Le cubisme et Picasso en particulier, s’est en partie inspiré de l’art primitif et africain. Formes simplifiées, angulaires, géométriques. De nombreux masques et objets issus de la culture africaine ont été ramenés en Occident fin XIXe siècle et début XXe siècle du fait de l’expansion du second espace colonial français qui s’intensifie dès le milieu du XIXe siècle avec par exemple l’acquisition de la côte du Gabon en 1862. L’artiste a réagi à un contexte qui donnait à voir de nouvelles formes, une nouvelle culture, et a fait évoluer le vocabulaire de la représentation.

Réagissons-nous aujourd’hui aux techniques de représentation contemporaine ?

Dans Les considérations inactuelles (1874), Nietzsche dit « […] je pense que nous sommes tous dévorés par la fièvre de l’histoire et que nous devrions au moins nous en rendre compte ». Se nourrir de l’extérieur, voilà l’un des dogmes de l’art. Pourtant parfois nous nous restreignons à nous nourrir surtout du passé.
Nous entrons dans l’ère du numérique et toutes les écoles d’art offrent aujourd’hui un enseignement vidéo et photographie numérique, on peut même recenser de plus en plus l’apparition d’ateliers son.

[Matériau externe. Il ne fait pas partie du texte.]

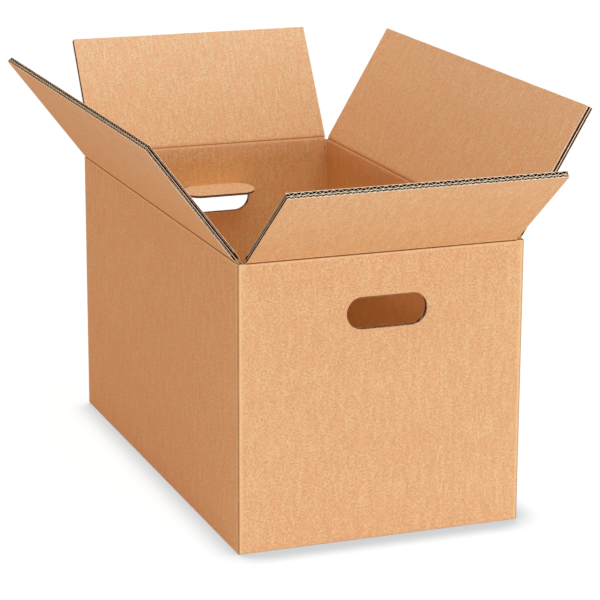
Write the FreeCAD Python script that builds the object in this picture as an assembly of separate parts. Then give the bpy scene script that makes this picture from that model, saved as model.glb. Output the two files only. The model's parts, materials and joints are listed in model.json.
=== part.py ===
import FreeCAD, Part

import math
import os
from dataclasses import dataclass

# A regular slotted box of double-wall corrugated board, standing open on the floor.
# Its four top flaps are folded outwards, and each end panel has a handhold whose tab is
# pushed in and hangs from the fold along the top of its hole.
#
# Millimetres. +Z is up and the origin is the centre of the base, on the floor. X runs across
# the two end panels (front faces -Y, back faces +Y), and Y runs along the two side panels.
#
# Each panel is worked out in the front panel's own terms and then turned into place:
#   along  runs along the panel, out is the distance in front of its outer face, up is height.
# A flap is worked out in its own terms, measured from its hinge axis:
#   s  runs along the flap to its free edge, n is the distance out of its outer face.

# ---------------------------------------------------------------- board and box
BOARD = 6.8  # thickness of the board
BOX_WIDTH = 318.0  # outside, across an end panel
BOX_LENGTH = 560.0  # outside, along a side panel
WALL_HEIGHT = 311.0  # floor to the crease of the side flaps
TOP_SEAM = 12.0  # between the two side flaps when they are shut
END_FLAP_SHORT = 5.0  # an end flap is this much shorter than a side flap
SIDE_FLAP_INSET = 4.7  # corner of the box to the end of a side flap
END_FLAP_INSET = 9.5  # corner of the box to the end of an end flap
FOLD_RADIUS = 3.0  # outside of an upright fold
BOTTOM_RADIUS = 2.6  # outside of a bottom fold, under FOLD_RADIUS so the two meet at a corner
BOTTOM_SEAM = 3.0  # between the two outer bottom flaps, which meet at the middle

# ---------------------------------------------------------------- creases of the top flaps
FOLD_GAP = 0.3  # clearance between a flap and what it folds against
END_SET_IN = 4.0  # how far inside its wall's plane an end flap stands when upright
SIDE_SET_IN = -FOLD_GAP  # a side flap stands this much outside its wall's plane
WEB = 0.9  # outer liner that crosses a crease
LIP = 1.2  # wall left standing under a crease
LIP_DROP = 0.9  # a corner of the box ends this far below the crease

# ---------------------------------------------------------------- glue lap at one corner
LAP_WIDTH = 38.0
LAP_BOARD = 3.4  # the lap's board is crushed to half
LAP_END_GAP = 22.0  # its ends stop this far from the closed flaps
LAP_BEVEL = 12.0

# ---------------------------------------------------------------- handholds and their tabs
HANDHOLD_WIDTH = 90.0
HANDHOLD_HEIGHT = 35.0
HANDHOLD_DROP = 46.0  # crease of the side flaps down to the fold of the tab
HANDHOLD_SHIFT = 4.5  # both holes sit this far from the middle of their panel, towards +X
TAB_BOARD = 3.0  # the cutting die crushes the tab
TAB_GAP = 0.4  # knife cut round the tab

# ---------------------------------------------------------------- how the box stands
# Degrees a flap leans outwards from upright, and degrees a tab swings in from flush.
FLAP_LEAN = {"front": 52.0, "back": 32.0, "left": 37.4, "right": 30.5}
TAB_SWING = {"front": 82.0, "back": 82.0}

# ---------------------------------------------------------------- derived
HALF_WIDTH = BOX_WIDTH / 2
HALF_LENGTH = BOX_LENGTH / 2
SIDE_FLAP = HALF_WIDTH - TOP_SEAM / 2  # crease to free edge
END_FLAP = SIDE_FLAP - END_FLAP_SHORT  # crease to free edge
HANDHOLD_TOP = WALL_HEIGHT - HANDHOLD_DROP
TURN = {"front": 0.0, "right": 90.0, "back": 180.0, "left": 270.0}
FULL_HEIGHT = WALL_HEIGHT + SIDE_FLAP + END_FLAP  # above anything that is cut away


@dataclass
class Crease:
    """Hinge axis of a top flap, and the flap's size measured from it."""

    axis_out: float  # axis in front of the wall's outer face
    axis_up: float  # axis above the floor
    face: float  # outer face of the flap, along n
    root: float  # where the full thickness starts, along s
    tip: float  # free edge, along s
    half_span: float  # half of the flap's width, along the wall
    wall_top: float  # wall under the flap
    lip_top: float  # lip left at the wall's outer face

    def at(self, lean, s, n):
        """(out, up) of the flap's point (s, n) when the flap leans out by lean degrees."""
        a = math.radians(lean)
        out = self.axis_out + s * math.sin(a) + n * math.cos(a)
        up = self.axis_up + s * math.cos(a) - n * math.sin(a)
        return out, up


def make_crease(set_in, shut_top, flap, half_span, covered, sunk):
    """Crease of a flap that shuts with its outer face at shut_top.

    Folded right back, the flap hangs FOLD_GAP in front of the wall, and upright it stands
    set_in behind the wall's outer face. Both give the axis and the place of the outer face.
    Shut, its full thickness starts behind the covered part of the wall, and the wall stops
    below the sunk part of the flap.
    """
    axis_out = (FOLD_GAP - set_in) / 2
    face = -(FOLD_GAP + set_in) / 2
    axis_up = shut_top - face
    return Crease(
        axis_out=axis_out,
        axis_up=axis_up,
        face=face,
        root=axis_out + covered + FOLD_GAP,
        tip=WALL_HEIGHT + flap - axis_up,
        half_span=half_span,
        wall_top=shut_top - sunk - FOLD_GAP,
        lip_top=axis_up - WEB - FOLD_GAP,
    )


# Shut, the side flaps lie over the end flaps. A side flap's board rests on its wall, behind
# the lip, and an end flap's board goes down inside its wall, with only the liner across it.
SIDE_SHUT_TOP = WALL_HEIGHT + FOLD_GAP
END_SHUT_TOP = SIDE_SHUT_TOP - BOARD - FOLD_GAP
SIDE_CREASE = make_crease(
    SIDE_SET_IN, SIDE_SHUT_TOP, SIDE_FLAP, HALF_LENGTH - SIDE_FLAP_INSET, LIP, BOARD
)
END_CREASE = make_crease(
    END_SET_IN, END_SHUT_TOP, END_FLAP, HALF_WIDTH - END_FLAP_INSET, BOARD, WEB
)
CREASE = {"front": END_CREASE, "back": END_CREASE, "left": SIDE_CREASE, "right": SIDE_CREASE}
REACH = {"front": HALF_LENGTH, "back": HALF_LENGTH, "left": HALF_WIDTH, "right": HALF_WIDTH}


def pinch_size(crease, lean):
    """Run along s and rise along n of the bevel where a flap's board is pinched at its crease.

    It is what lets the side flaps swing shut past an end flap that leans out by lean: the
    bevel then stands upright, FOLD_GAP clear of the ends of the side flaps.
    """
    a = math.radians(lean)
    back = crease.face - BOARD
    inward = crease.axis_out + SIDE_FLAP_INSET - FOLD_GAP
    run = -(inward + back * math.cos(a)) / math.sin(a) - crease.root
    rise = -(inward + crease.root * math.sin(a)) / math.cos(a) - back
    return max(run, WEB), max(rise, WEB)


PINCH_RUN, PINCH_RISE = pinch_size(END_CREASE, min(FLAP_LEAN["front"], FLAP_LEAN["back"]))
TAB_AXIS = BOARD + FOLD_GAP  # behind the wall's outer face


def put(shape, side):
    """Turns a shape made for the front panel's place into the place of another side."""
    placed = shape.copy()
    placed.translate(FreeCAD.Vector(0, -REACH[side], 0))
    placed.rotate(FreeCAD.Vector(0, 0, 0), FreeCAD.Vector(0, 0, 1), TURN[side])
    return placed


def block(x_range, y_range, z_range):
    """Box between two values on each axis."""
    size = [hi - lo for lo, hi in (x_range, y_range, z_range)]
    corner = FreeCAD.Vector(x_range[0], y_range[0], z_range[0])
    return Part.makeBox(size[0], size[1], size[2], corner)


def panel_block(along_range, out_range, up_range, side):
    """Box in a panel's own terms, put on that side."""
    lo_out, hi_out = out_range
    return put(block(along_range, (-hi_out, -lo_out), up_range), side)


def spread(outline, half_span):
    """Solid of an (out, up) outline, carried along the wall by half_span each way."""
    points = [FreeCAD.Vector(-half_span, -out, up) for out, up in outline]
    wire = Part.makePolygon(points + points[:1])
    return Part.Face(wire).extrude(FreeCAD.Vector(2 * half_span, 0, 0))


def stadium(width, height, centre_x, top, y_range):
    """Solid with straight top and bottom edges and half-round ends, along Y."""
    r = height / 2
    half = width / 2 - r
    y0, y1 = y_range
    left, right = centre_x - half, centre_x + half
    mid, low = top - r, top - height

    def corner(x, z):
        return FreeCAD.Vector(x, y0, z)

    edges = [
        Part.LineSegment(corner(left, top), corner(right, top)).toShape(),
        Part.Arc(corner(right, top), corner(right + r, mid), corner(right, low)).toShape(),
        Part.LineSegment(corner(right, low), corner(left, low)).toShape(),
        Part.Arc(corner(left, low), corner(left - r, mid), corner(left, top)).toShape(),
    ]
    return Part.Face(Part.Wire(edges)).extrude(FreeCAD.Vector(0, y1 - y0, 0))


def handhold_centre(side):
    """Where the hole's middle lies along its own panel."""
    return HANDHOLD_SHIFT * math.cos(math.radians(TURN[side]))


def outer_shell():
    """The four walls as a tube with rounded upright folds and rounded bottom edges."""
    solid = block(
        (-HALF_WIDTH, HALF_WIDTH), (-HALF_LENGTH, HALF_LENGTH), (0, WALL_HEIGHT - LIP_DROP)
    )
    upright = [e for e in solid.Edges if abs(e.tangentAt(e.FirstParameter).z) > 0.5]
    solid = solid.makeFillet(FOLD_RADIUS, upright)
    bottom = [e for e in solid.Edges if e.BoundBox.ZMax < BOTTOM_RADIUS]
    solid = solid.makeFillet(BOTTOM_RADIUS, bottom)
    inside = block(
        (-HALF_WIDTH + BOARD, HALF_WIDTH - BOARD),
        (-HALF_LENGTH + BOARD, HALF_LENGTH - BOARD),
        (-BOARD, FULL_HEIGHT),
    )
    return solid.cut(inside)


def bottom_flaps():
    """The closed bottom: two outer flaps that meet at the middle, two inner flaps on them."""
    flaps = []
    outer_end = HALF_LENGTH - BOARD - FOLD_GAP
    outer_root = HALF_WIDTH - BOARD
    for side in ("left", "right"):
        reach = (-HALF_WIDTH + BOTTOM_SEAM / 2, -HALF_WIDTH + outer_root)
        flaps.append(panel_block((-outer_end, outer_end), reach, (0, BOARD), side))
    inner_level = BOARD + FOLD_GAP
    for side in ("front", "back"):
        span = END_CREASE.half_span
        layer = (inner_level, inner_level + BOARD)
        flaps.append(panel_block((-span, span), (-END_FLAP, -BOARD), layer, side))
    return flaps


def glue_lap():
    """The lap that closes the sheet into a tube, inside the left wall at the back corner."""
    low = 2 * BOARD + LAP_END_GAP
    high = END_SHUT_TOP - BOARD - LAP_END_GAP
    root = HALF_LENGTH - BOARD
    edge = root - LAP_WIDTH
    outline = [
        (root, low),
        (root, high),
        (edge, high - LAP_BEVEL),
        (edge, low + LAP_BEVEL),
    ]
    x = -HALF_WIDTH + BOARD
    points = [FreeCAD.Vector(x, y, z) for y, z in outline]
    wire = Part.makePolygon(points + points[:1])
    return Part.Face(wire).extrude(FreeCAD.Vector(LAP_BOARD, 0, 0))


def rim_cuts(side):
    """What a flap's crease takes out of the top of its wall, leaving the lip standing."""
    crease = CREASE[side]
    span = (-crease.half_span - FOLD_GAP, crease.half_span + FOLD_GAP)
    inside = -BOARD - END_FLAP_INSET
    behind_lip = panel_block(span, (inside, -LIP), (crease.wall_top, FULL_HEIGHT), side)
    above_lip = panel_block(span, (-LIP - FOLD_GAP, BOARD), (crease.lip_top, FULL_HEIGHT), side)
    return [behind_lip, above_lip]


def handhold_cut(side):
    """The hole through an end wall."""
    hole = stadium(
        HANDHOLD_WIDTH, HANDHOLD_HEIGHT, handhold_centre(side), HANDHOLD_TOP, (-BOARD, 2 * BOARD)
    )
    return put(hole, side)


def make_box_body():
    """Walls, glue lap and closed bottom, which are one folded sheet."""
    body = outer_shell().fuse(bottom_flaps() + [glue_lap()])
    cuts = [cut for side in TURN for cut in rim_cuts(side)]
    cuts += [handhold_cut(side) for side in TAB_SWING]
    return body.cut(cuts).removeSplitter()


def make_flap(side):
    """A top flap: its board, and the liner that crosses the crease to the hinge axis."""
    crease = CREASE[side]
    face, back = crease.face, crease.face - BOARD
    board = [
        (0, face),
        (crease.tip, face),
        (crease.tip, back),
        (crease.root + PINCH_RUN, back),
        (crease.root, back + PINCH_RISE),
        (crease.root, face - WEB),
        (0, face - WEB),
    ]
    rib = [(0, 0), (WEB, 0), (WEB, face - WEB / 2), (0, face - WEB / 2)]
    lean = FLAP_LEAN[side]
    solids = [
        spread([crease.at(lean, s, n) for s, n in outline], crease.half_span)
        for outline in (board, rib)
    ]
    start = FreeCAD.Vector(-crease.half_span, -crease.axis_out, crease.axis_up)
    bead = Part.makeCylinder(WEB, 2 * crease.half_span, start, FreeCAD.Vector(1, 0, 0))
    return put(solids[0].fuse([solids[1], bead]).removeSplitter(), side)


def make_tab(side):
    """The tab cut out of a handhold, swung in about the fold along the top of its hole."""
    tab = stadium(
        HANDHOLD_WIDTH - 2 * TAB_GAP,
        HANDHOLD_HEIGHT - 2 * TAB_GAP,
        handhold_centre(side),
        HANDHOLD_TOP - TAB_GAP,
        (BOARD - TAB_BOARD, BOARD),
    )
    fold = FreeCAD.Vector(0, TAB_AXIS, HANDHOLD_TOP)
    tab.rotate(fold, FreeCAD.Vector(1, 0, 0), TAB_SWING[side])
    return put(tab, side)


def make_parts():
    """Every piece of the box, by name."""
    parts = {"box_body": make_box_body()}
    for side in TURN:
        parts[side + "_flap"] = make_flap(side)
    for side in TAB_SWING:
        parts[side + "_handhold_tab"] = make_tab(side)
    return parts


def main():
    os.makedirs("parts", exist_ok=True)
    for name, shape in make_parts().items():
        solid = shape.Solids[0]
        print(name, len(shape.Solids), "solid", shape.isValid(), round(shape.Volume), "mm3")
        solid.exportStep(os.path.join("parts", name + ".step"))


if __name__ == "__main__":
    main()
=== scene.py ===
"""Looks of an open corrugated box: fluted double-wall board, kraft paper, studio and camera.

The whole box is one folded sheet of board. Every piece below is built from the same plies,
an outer liner, small flutes, a middle liner, large flutes and an inner liner, and every
point of it knows where it lies on the flat sheet, so the paper's grain runs on over the folds.

Places are in metres. A panel is worked out in its own terms: x runs along the panel, out is
the distance in front of its outer face, and z is height. Depth is measured into the board
from its outer face.
"""

import json
import logging
import math
from dataclasses import dataclass, field, replace
from enum import Enum
from typing import Callable, Optional, Union

import bpy
import numpy as np
from mathutils import Matrix, Vector


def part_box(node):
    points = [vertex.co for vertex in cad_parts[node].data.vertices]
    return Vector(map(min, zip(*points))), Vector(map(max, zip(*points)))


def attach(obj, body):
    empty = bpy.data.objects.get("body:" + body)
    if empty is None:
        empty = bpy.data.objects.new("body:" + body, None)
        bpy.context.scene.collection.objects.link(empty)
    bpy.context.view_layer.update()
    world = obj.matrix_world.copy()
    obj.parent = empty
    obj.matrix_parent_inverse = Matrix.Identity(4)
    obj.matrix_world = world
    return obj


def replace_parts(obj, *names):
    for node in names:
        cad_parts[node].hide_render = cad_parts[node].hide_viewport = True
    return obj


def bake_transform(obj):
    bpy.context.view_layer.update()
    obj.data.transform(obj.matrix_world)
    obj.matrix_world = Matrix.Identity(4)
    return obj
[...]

Cependant les enseignements plus spécialisés comme l’électronique, la programmation, ou le web design restent des champs auxquels les élèves sont très peu sensibilisés.
L’art numérique voit ses débuts autour des années 1950 avec les arts visuels, avant que cette technique pénètre peu à peu toutes les formes d’art comme le cinéma ou les arts du spectacle vivant. Très rapidement les nouvelles possibilités qu’offraient ces nouveaux médiums ont été investies. On voit dès 1980 l’apparition d’installations interactives comme celle-ci, musicale et visuelle, Sonopticon des artistes français Jean-Robert Sedano et Solveig d’Orry. L’art continue d’évoluer avec l’innovation avec très récemment, au Palais de Tokyo, l’exposition 8 phases de l’illumination (2015). Ce projet, où entre en collaboration Aramique, Mau Morgo, Gary Gunn, Marta Armengol, Guillermo Santoma, Jeff Crouse, Nicolas Dufoure et Hugo Arcier, mettaient en scène une installation immersive qui sollicite l’usage d’Oculus Rift. Les artistes avaient créé un deuxième environnement visuel auquel on accédait via le casque et qui faisait évoluer les formes du réel.

Ce sont des techniques qui nécessitent du temps et des moyens. L’effort d’apprentissage peut être désarmant, le monde du numérique reste encore mystérieux, incompréhensible et abstrait, c’est pourquoi une initiation en autodidacte peut se trouver complexe. Des écoles comme les Beaux-arts de Paris, la HEAR (Strasbourg) ou l’EESAB (Rennes), ne proposent pas encore d’enseignement long et propice à la maîtrise d’une base de ces nouveaux médias.
Si l’ESACM (Clermont-Ferrand) offre à ses étudiants en première année (durant un semestre) l’apprentissage des bases de la programmation, ou si l’ISdAT (Toulouse) possède un atelier numérique, c’est certainement l’ESAAix (Aix en Provence) qui semble cependant la plus spécialisée avec ses ateliers hypermédia et mécatronique.

Il ne s’agit pas de privilégier une technique à une autre, mais plutôt d’actualiser les anciennes, et de prôner une variété d’apprentissage. Si « perspective », « modèle vivant », « sculpture » restent des cours enseignés aux Beaux-arts, à quand « programmation », « robotique » et « espace virtuel » ? Certains enseignants trouvent affligeant la perte aux beaux-arts des techniques anciennes comme la gravure, il me semble tout autant affligeant de n’y trouver aucun atelier autour des nouvelles technologies. L’image et le numérique sont intrinsèques à notre société, et comprendre leur langage semble nécessaire à l’art visuel et plastique contemporain.